Directive
Restate each of the lines given below, word for word.

Information supplied
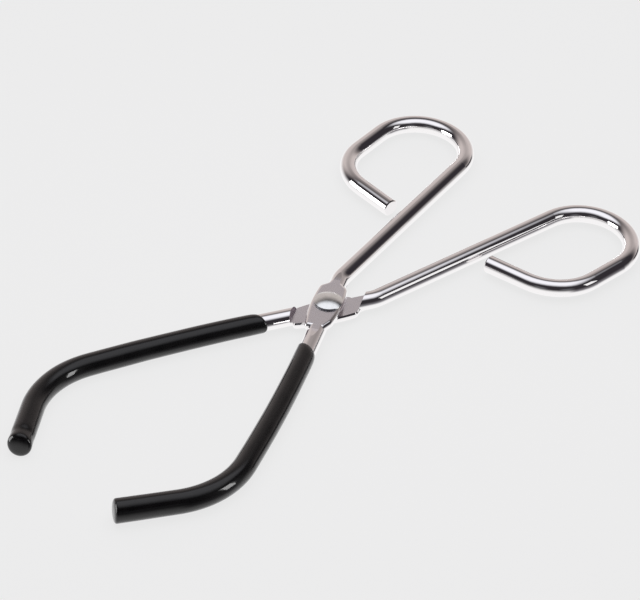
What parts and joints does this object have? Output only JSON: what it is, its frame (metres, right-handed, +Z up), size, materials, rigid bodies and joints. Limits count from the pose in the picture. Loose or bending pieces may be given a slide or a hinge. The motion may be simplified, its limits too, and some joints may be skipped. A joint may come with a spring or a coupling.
{
  "type": "laboratory tongs",
  "caption": "Scissor tongs for hot flasks and beakers: two bent plated rods riveted at a lap joint, with vinyl-dipped bowed jaws and open finger loops.",
  "frame": {"origin": "middle of the footprint of the tongs lying flat, on the surface they lie on", "axes": "+X along the tongs' axis towards the finger loops, +Y to the left of it, +Z up along the pivot"},
  "size_m": [0.2515, 0.1226, 0.0093],
  "materials": {
    "plated_steel": "bright nickel-chrome plate, satin on the forged flats",
    "rivet_steel": "bright plated, lightly brushed dome",
    "black_vinyl": "glossy dipped vinyl"
  },
  "bodies": {
    "lower": {"lower_arm": "plated_steel", "lower_jaw_coat": "black_vinyl", "pivot_rivet": "rivet_steel"},
    "upper": {"upper_arm": "plated_steel", "upper_jaw_coat": "black_vinyl"}
  },
  "joints": [
    {"name": "pivot", "type": "hinge", "parent": "lower", "child": "upper", "pos_m": [0.00823, 0, 0.00438], "axis": [0, 0, 1], "range_deg": [-16.8, 75]}
  ]
}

Finished exercise
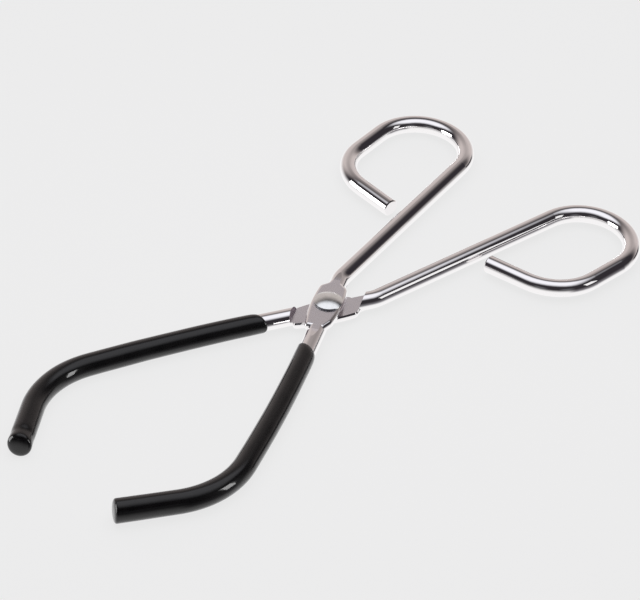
What parts and joints does this object have? Output only JSON: what it is, its frame (metres, right-handed, +Z up), size, materials, rigid bodies and joints. Limits count from the pose in the picture. Loose or bending pieces may be given a slide or a hinge. The motion may be simplified, its limits too, and some joints may be skipped. A joint may come with a spring or a coupling.
{
  "type": "laboratory tongs",
  "caption": "Scissor tongs for hot flasks and beakers: two bent plated rods riveted at a lap joint, with vinyl-dipped bowed jaws and open finger loops.",
  "frame": {"origin": "middle of the footprint of the tongs lying flat, on the surface they lie on", "axes": "+X along the tongs' axis towards the finger loops, +Y to the left of it, +Z up along the pivot"},
  "size_m": [0.2515, 0.1226, 0.0093],
  "materials": {
    "plated_steel": "bright nickel-chrome plate, satin on the forged flats",
    "rivet_steel": "bright plated, lightly brushed dome",
    "black_vinyl": "glossy dipped vinyl"
  },
  "bodies": {
    "lower": {"lower_arm": "plated_steel", "lower_jaw_coat": "black_vinyl", "pivot_rivet": "rivet_steel"},
    "upper": {"upper_arm": "plated_steel", "upper_jaw_coat": "black_vinyl"}
  },
  "joints": [
    {"name": "pivot", "type": "hinge", "parent": "lower", "child": "upper", "pos_m": [0.00823, 0, 0.00438], "axis": [0, 0, 1], "range_deg": [-16.8, 75]}
  ]
}